Raw data

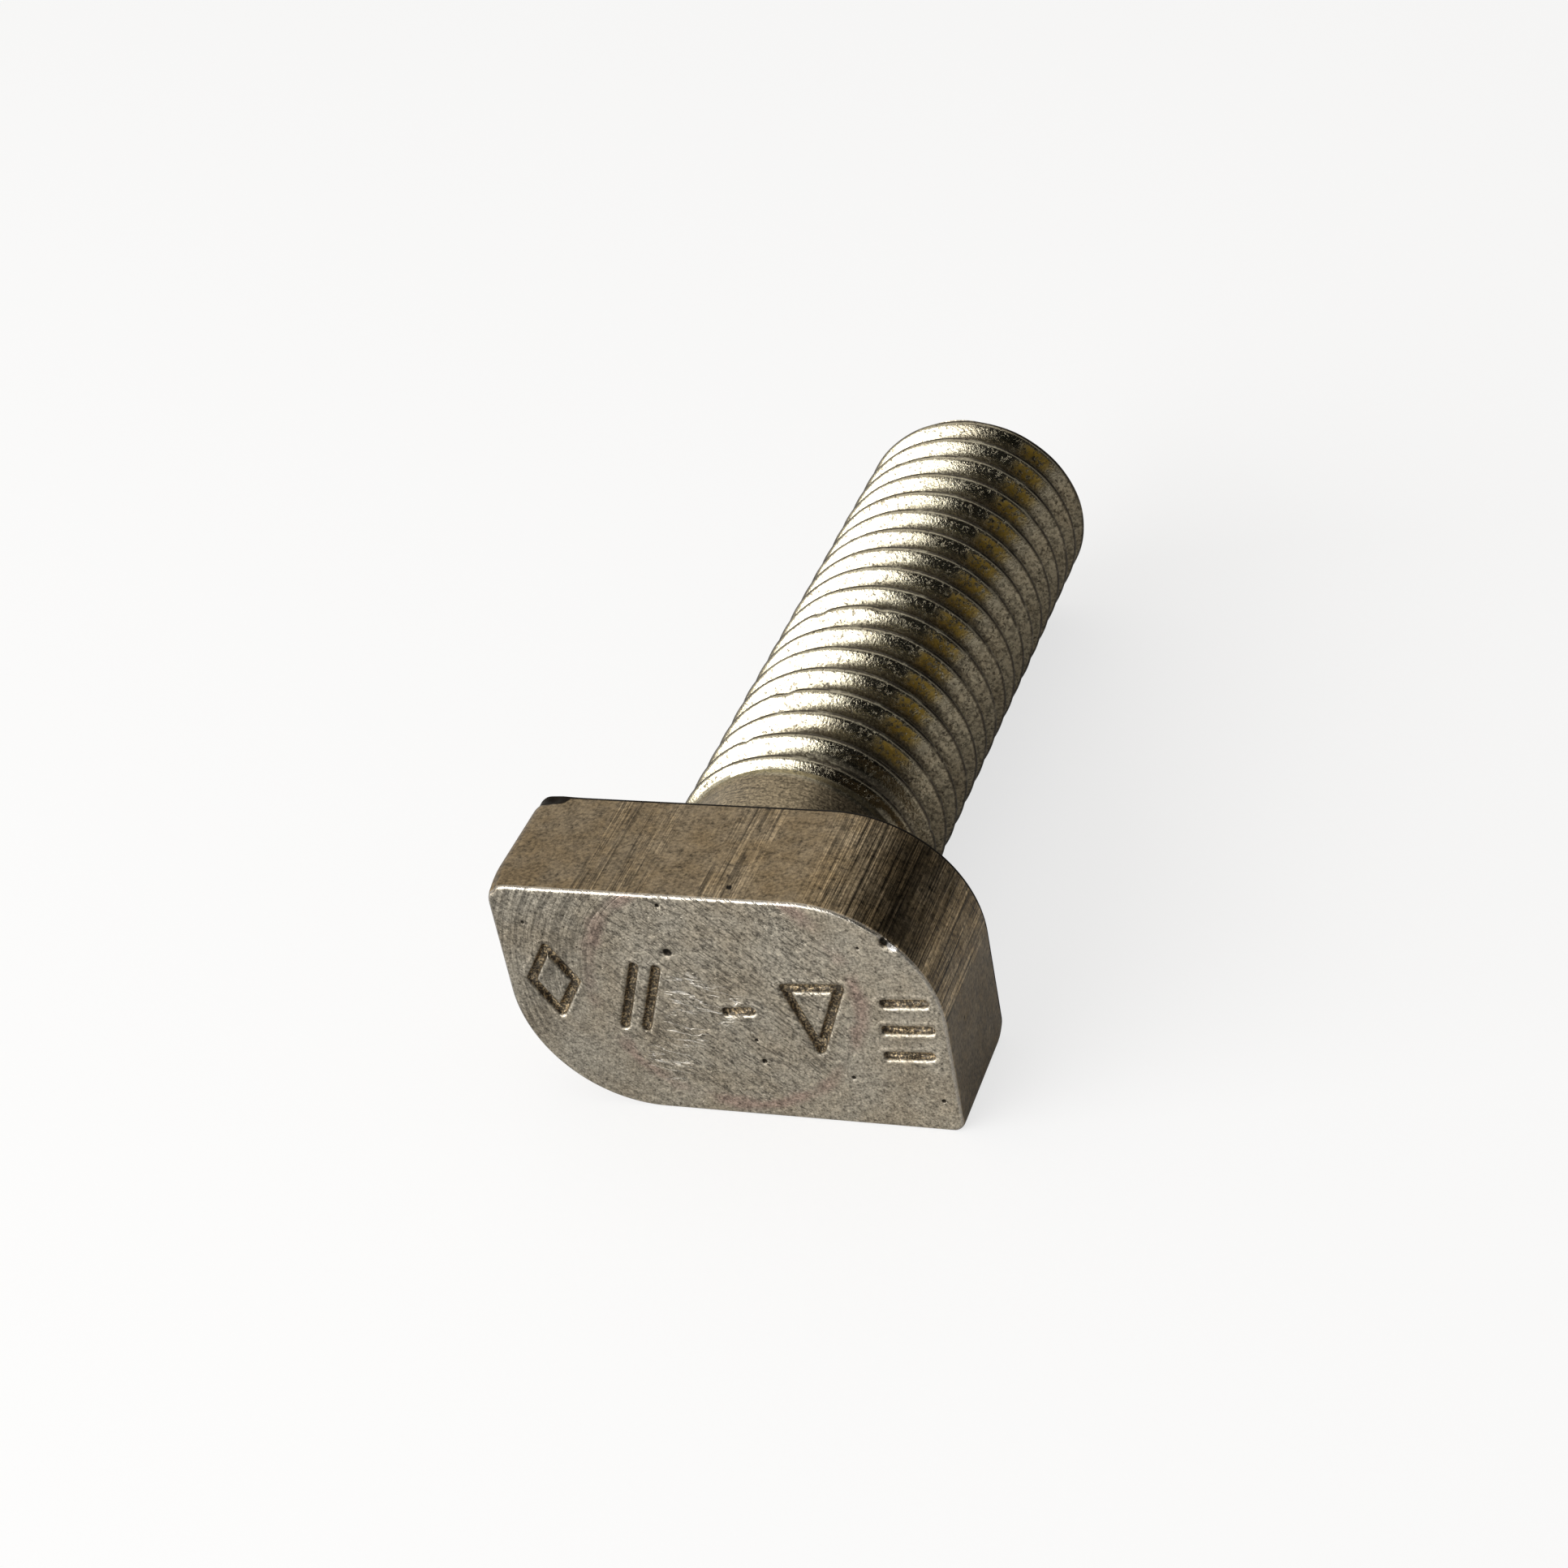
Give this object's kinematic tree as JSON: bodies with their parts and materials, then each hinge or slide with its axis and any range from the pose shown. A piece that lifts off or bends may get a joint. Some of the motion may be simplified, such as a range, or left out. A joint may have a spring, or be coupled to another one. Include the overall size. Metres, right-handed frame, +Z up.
{
  "type": "t slot bolt",
  "caption": "T slot bolt with a flat hammer head, square at two opposite corners and round at the others, on a short plain neck and a rolled right-hand thread with a chamfered tip.",
  "frame": {"origin": "centre of the head's bearing face, on the shank's axis", "axes": "+Y along the shank to its tip, +X along the head's long side, +Z up as the bolt lies on the head's long side and its tip"},
  "size_m": [0.0168, 0.0357, 0.01],
  "materials": {
    "steel": "satin, as forged and rolled"
  },
  "bodies": {
    "root": {"t_slot_bolt": "steel"}
  },
  "joints": []
}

Your objective
Nothing should be changed: write out all of the data as is.

Task answer
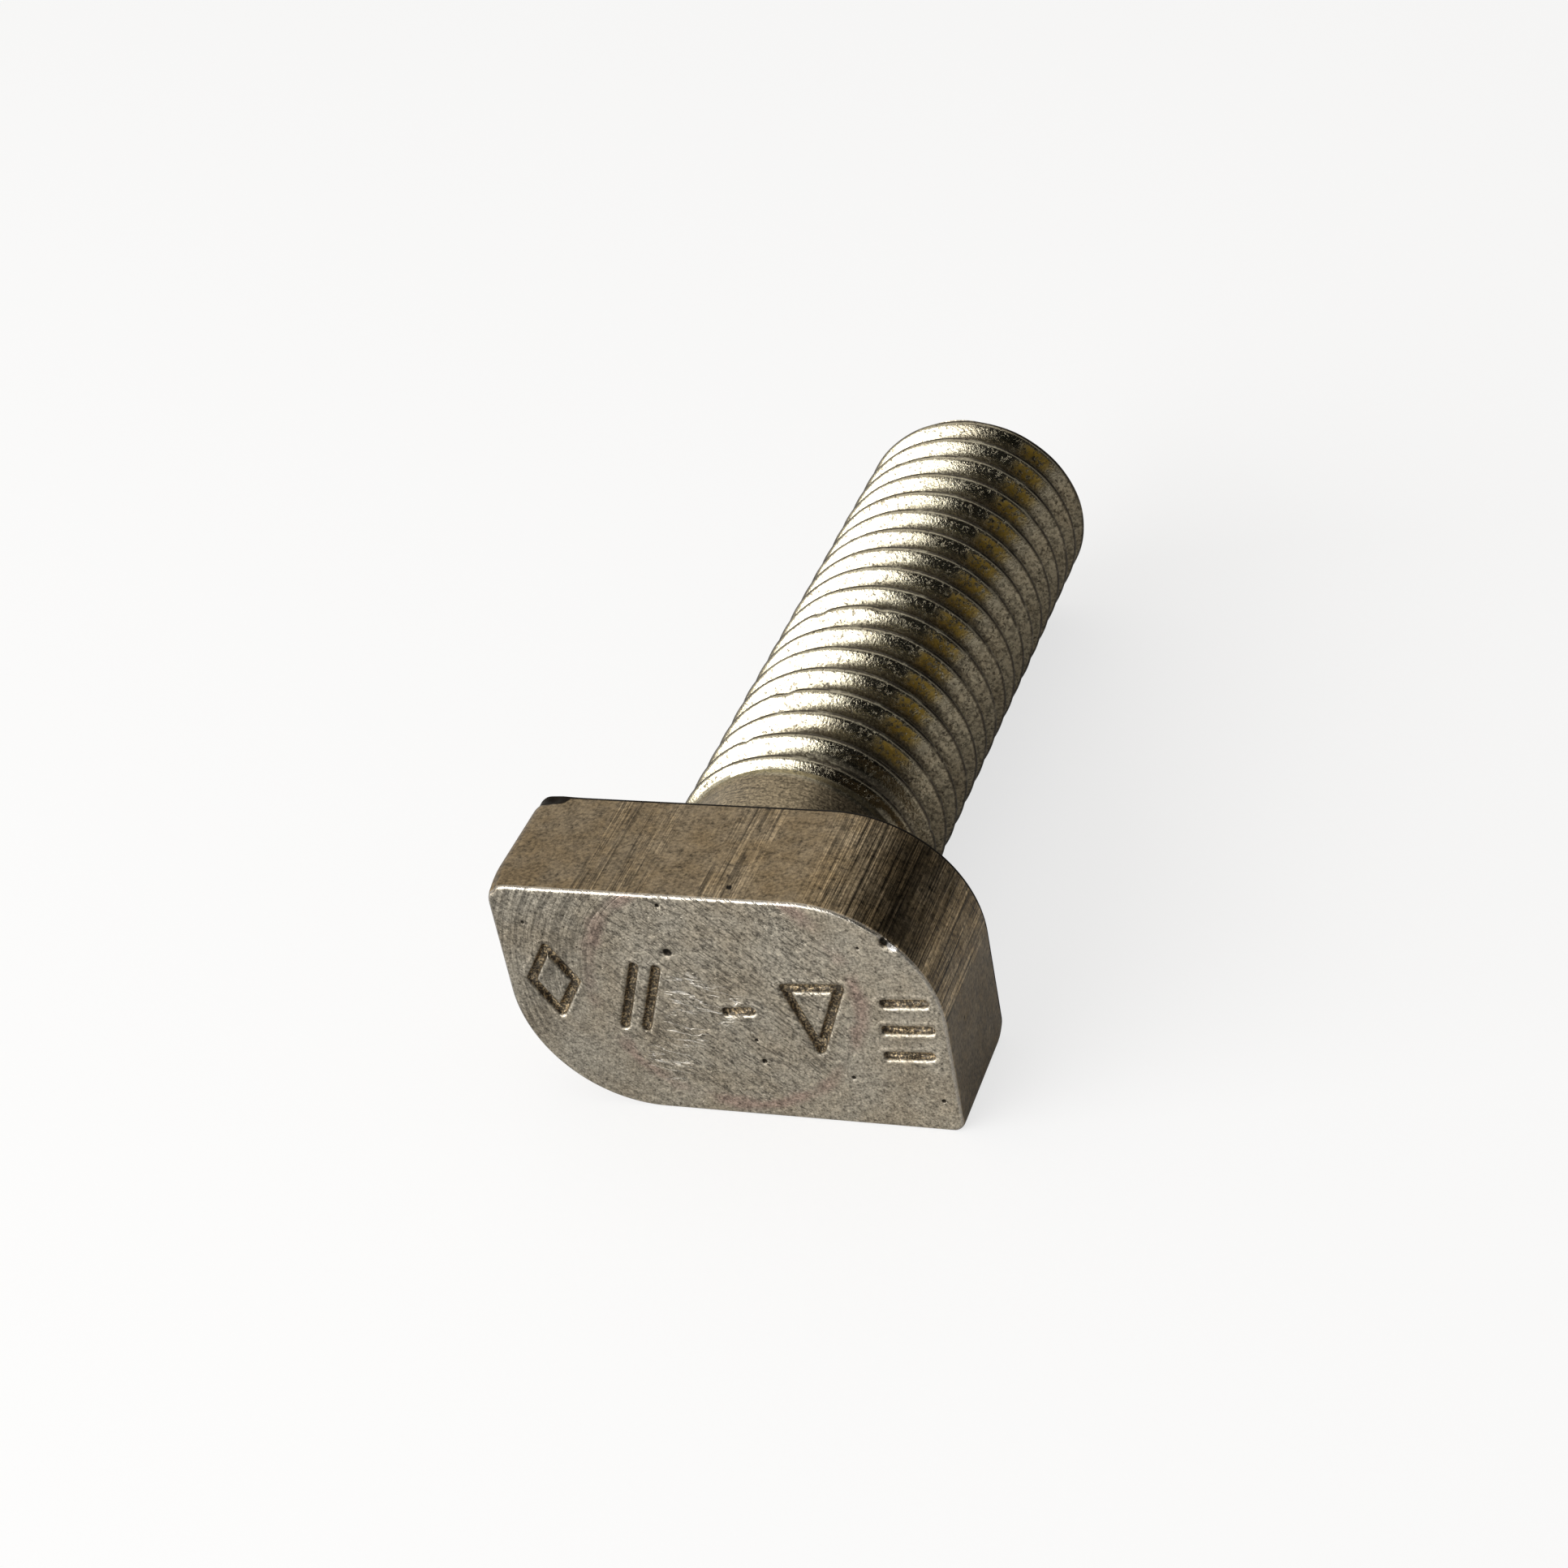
Give this object's kinematic tree as JSON: bodies with their parts and materials, then each hinge or slide with its axis and any range from the pose shown. A piece that lifts off or bends may get a joint. Some of the motion may be simplified, such as a range, or left out. A joint may have a spring, or be coupled to another one. Include the overall size. Metres, right-handed frame, +Z up.
{
  "type": "t slot bolt",
  "caption": "T slot bolt with a flat hammer head, square at two opposite corners and round at the others, on a short plain neck and a rolled right-hand thread with a chamfered tip.",
  "frame": {"origin": "centre of the head's bearing face, on the shank's axis", "axes": "+Y along the shank to its tip, +X along the head's long side, +Z up as the bolt lies on the head's long side and its tip"},
  "size_m": [0.0168, 0.0357, 0.01],
  "materials": {
    "steel": "satin, as forged and rolled"
  },
  "bodies": {
    "root": {"t_slot_bolt": "steel"}
  },
  "joints": []
}